Crispación creciente
La obstinación del Gobierno con el viaje de Zapatero a Marruecos es una fiel expresión de la manera de entender la democracia que tiene José María Aznar. El primer ministro no parece soportar que alguien que no sea él tenga una iniciativa política. Éste es el delito del secretario general socialista: haber avanzado un paso que Aznar no estaba dispuesto a dar. Se puede pensar que el viaje del líder del PSOE ha sido un acierto o un error, pero es ridículo como estilo y absurdo como estrategia convertirlo en acontecimiento excepcional. Más absurdo es todavía que, en vez de capitalizar sus efectos, el Gobierno concentre todos sus esfuerzos en impedir cualquier cosa que pueda ser sentida por los ciudadanos como un éxito del líder socialista. Sólo así se puede interpretar que cuando Marruecos dice que está pensando en el regreso del embajador a España, el ministro de Exteriores se permita bromas y desprecios sobre esta figura.
La arrogancia del presidente del Gobierno ha convertido lo que debían ser las plácidas aguas de la mayoría absoluta en el retorno de la crispación. Y este talante se ha trasladado al resto del Gabinete. Sólo por ese factor de emulación presidencial se puede entender, por ejemplo, que Cristóbal Montoro estuviera a punto de provocar en el Senado un altercado acerca de la forma de Estado -monarquía o república- por su abusiva contestación al portavoz de Esquerra Republicana de Catalunya. En la primera legislatura popular, su agresividad y su tendencia al uso arbitrista del poder se atribuyeron a la necesidad de consolidarse y al pánico de que su paso por el poder fuera efímero. Pero en la segunda, con mayoría absoluta, el autoritarismo y la falta de diálogo se han agravado, como lo demuestran el debate clandestino de la Ley de Acompañamiento de los Presupuestos (cajón de sastre utilizado para marginar al Parlamento) y de Universidades, con la enemiga de prácticamente toda la comunidad interesada.

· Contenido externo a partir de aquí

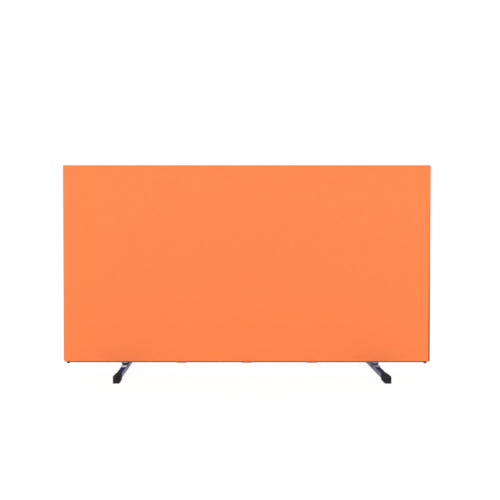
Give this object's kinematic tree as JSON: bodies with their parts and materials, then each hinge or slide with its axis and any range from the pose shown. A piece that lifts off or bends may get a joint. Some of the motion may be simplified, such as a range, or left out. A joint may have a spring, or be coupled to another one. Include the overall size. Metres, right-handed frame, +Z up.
{
  "type": "table tennis barrier",
  "caption": "Low free-standing court barrier: a square tube frame in a taut orange cloth cover, on two swivel feet with rubber caps.",
  "frame": {"origin": "on the floor, under the middle of the cover", "axes": "+X along the barrier, -Y the way the front of the cover faces, +Z up"},
  "size_m": [1.4, 0.34, 0.7842],
  "materials": {
    "cover_cloth": "woven, coated, matte",
    "tab_webbing": "woven webbing",
    "navy_paint": "gloss powder coat",
    "navy_plastic": "moulded",
    "black_nylon": "turned",
    "black_rubber": "moulded, matte",
    "zinc": "zinc plated",
    "plain_steel": "bright drawn"
  },
  "bodies": {
    "frame": {"front_cloth": "cover_cloth", "back_cloth": "cover_cloth", "top_gusset": "cover_cloth", "left_gusset": "cover_cloth", "right_gusset": "cover_cloth", "left_closure_tab": "tab_webbing", "centre_closure_tab": "tab_webbing", "right_closure_tab": "tab_webbing", "top_rail": "navy_paint", "bottom_rail": "navy_paint", "left_post": "navy_paint", "right_post": "navy_paint", "top_left_connector": "navy_plastic", "top_right_connector": "navy_plastic", "bottom_left_connector": "navy_plastic", "bottom_right_connector": "navy_plastic", "left_friction_washer": "black_nylon", "right_friction_washer": "black_nylon", "left_swivel_boss": "zinc", "right_swivel_boss": "zinc", "left_pivot_bolt": "zinc", "right_pivot_bolt": "zinc", "left_spring_washer": "plain_steel", "right_spring_washer": "plain_steel", "left_crush_sleeve": "plain_steel", "right_crush_sleeve": "plain_steel", "left_flat_washer": "zinc", "right_flat_washer": "zinc", "left_lock_nut": "zinc", "right_lock_nut": "zinc"},
    "left_foot": {"left_foot_tube": "navy_paint", "left_foot_plate": "zinc", "left_front_cap": "black_rubber", "left_rear_cap": "black_rubber", "left_front_rivet": "zinc", "left_rear_rivet": "zinc"},
    "right_foot": {"right_foot_tube": "navy_paint", "right_foot_plate": "zinc", "right_front_cap": "black_rubber", "right_rear_cap": "black_rubber", "right_front_rivet": "zinc", "right_rear_rivet": "zinc"}
  },
  "joints": [
    {"name": "left_foot_swivel", "type": "hinge", "parent": "frame", "child": "left_foot", "pos_m": [-0.4655, 0, 0.0248], "axis": [0, 0, 1], "range_deg": [-90, 90]},
    {"name": "right_foot_swivel", "type": "hinge", "parent": "frame", "child": "right_foot", "pos_m": [0.492, 0, 0.0248], "axis": [0, 0, 1], "range_deg": [-90, 90]}
  ]
}
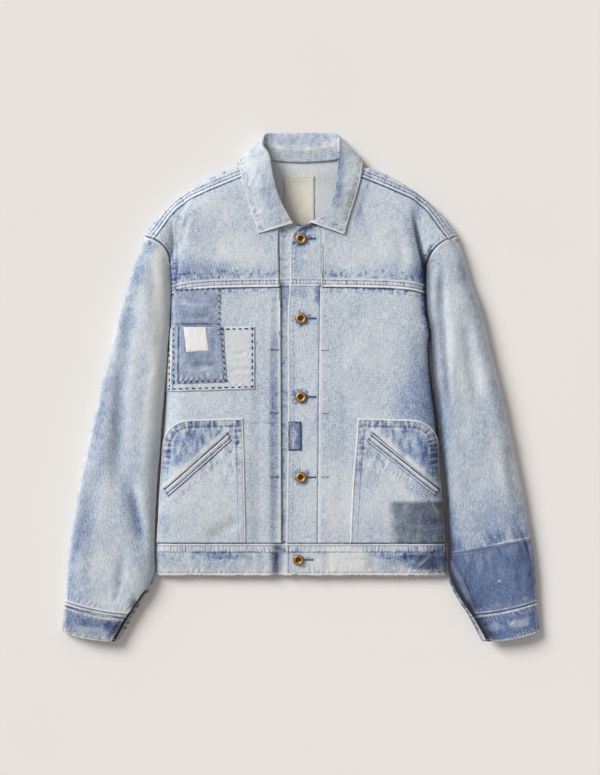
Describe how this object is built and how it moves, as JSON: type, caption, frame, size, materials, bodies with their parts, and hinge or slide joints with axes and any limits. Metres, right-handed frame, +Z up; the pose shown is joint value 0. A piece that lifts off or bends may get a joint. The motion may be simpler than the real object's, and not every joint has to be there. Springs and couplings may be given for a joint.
{
  "type": "denim jacket",
  "caption": "Patched, faded denim work jacket laid flat with its front up: collar, buttoned front, pleats, slanted pocket welts, waistband, long sleeves, sewn-on patches.",
  "frame": {"origin": "middle of the whole outline, on the surface that the back lies on", "axes": "+X to the wearer's left, +Y from the hem to the collar, +Z up from the surface, out of the front"},
  "size_m": [0.741, 0.788, 0.0348],
  "materials": {
    "faded_denim": "washed indigo denim, worn pale, matte",
    "mid_denim": "less faded indigo denim, matte",
    "dark_denim": "darker indigo denim, matte",
    "patch_cloth": "worn indigo cotton, matte",
    "label_cloth": "woven cotton tape, matte",
    "aged_brass": "worn, satin"
  },
  "bodies": {
    "root": {"back": "faded_denim", "button_1": "aged_brass", "button_2": "aged_brass", "button_3": "aged_brass", "button_4": "aged_brass", "button_5": "aged_brass", "button_stand": "mid_denim", "chest_label": "label_cloth", "collar": "faded_denim", "cuff_left": "dark_denim", "cuff_right": "faded_denim", "front_left": "faded_denim", "front_right": "faded_denim", "neck_label": "label_cloth", "patch_dark_lower": "patch_cloth", "patch_dark_upper": "patch_cloth", "patch_darned": "dark_denim", "patch_light": "patch_cloth", "placket": "faded_denim", "pocket_left": "faded_denim", "pocket_right": "faded_denim", "sleeve_left": "faded_denim", "sleeve_left_end": "dark_denim", "sleeve_right": "faded_denim", "waistband": "faded_denim", "welt_left": "mid_denim", "welt_right": "mid_denim", "yoke_left": "faded_denim", "yoke_right": "faded_denim"}
  },
  "joints": []
}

Lo que debería ser el viaje ordenado de Aznar hacia su retirada voluntaria se ha convertido en un agrio periodo político, en el que el PP olvida con frecuencia que es el partido del Gobierno y que su misión no es hacer oposición a la oposición. Dos factores han contribuido poderosamente a la subida de tensión: Gescartera y el monolitismo del PP. El caso Gescartera ha producido una doble pérdida en los populares: la virginidad y la imagen de modernidad. Ya nadie puede decir que el PP y la corrupción son incompatibles, como se han cansado de repetir sus portavoces, sabedores de que una mentira mil veces repetida deviene en verdad oficial. La mezcla de ese conjunto de agentes de la España eterna (sacerdotes, militares, fuerzas de seguridad, aristócratas y ventajistas) que ha sido Gescartera rompe la imagen de modernidad que Aznar y el PP querían dar de sí mismos.
Gescartera ha sido el punto de arranque de la crispación actual. Y en un partido monolítico, la tensión que se transmite desde arriba explota inmediatamente hacia fuera. Este ambiente ha pillado al PSOE de Zapatero sometido a cierta presión de su propio entorno, que le acusa de falta de agresividad. Desentrenados por el estilo de su secretario general, cuando los socialistas quieren demostrar contundencia parlamentaria lo hacen con la patosidad del que no sabe. Así se crean absurdos bucles con los dos lados del hemiciclo pateando y con el PP sacando todavía a estas alturas los agravios que en la anterior etapa de crispación les llevaron al poder.
A medida que avance una legislatura en la que se manifestarán además los problemas relacionados con el enfriamiento económico, la tensión sucesoria en el PP crecerá y la agresividad del PSOE lógicamente también. Parece ilusorio hacer una llamada a la contención. Los populares siguen creyendo que la crispación les favorece. Y se agarrarán a ella en todas las dificultades. No parecen ser pocas las que se les avecinan.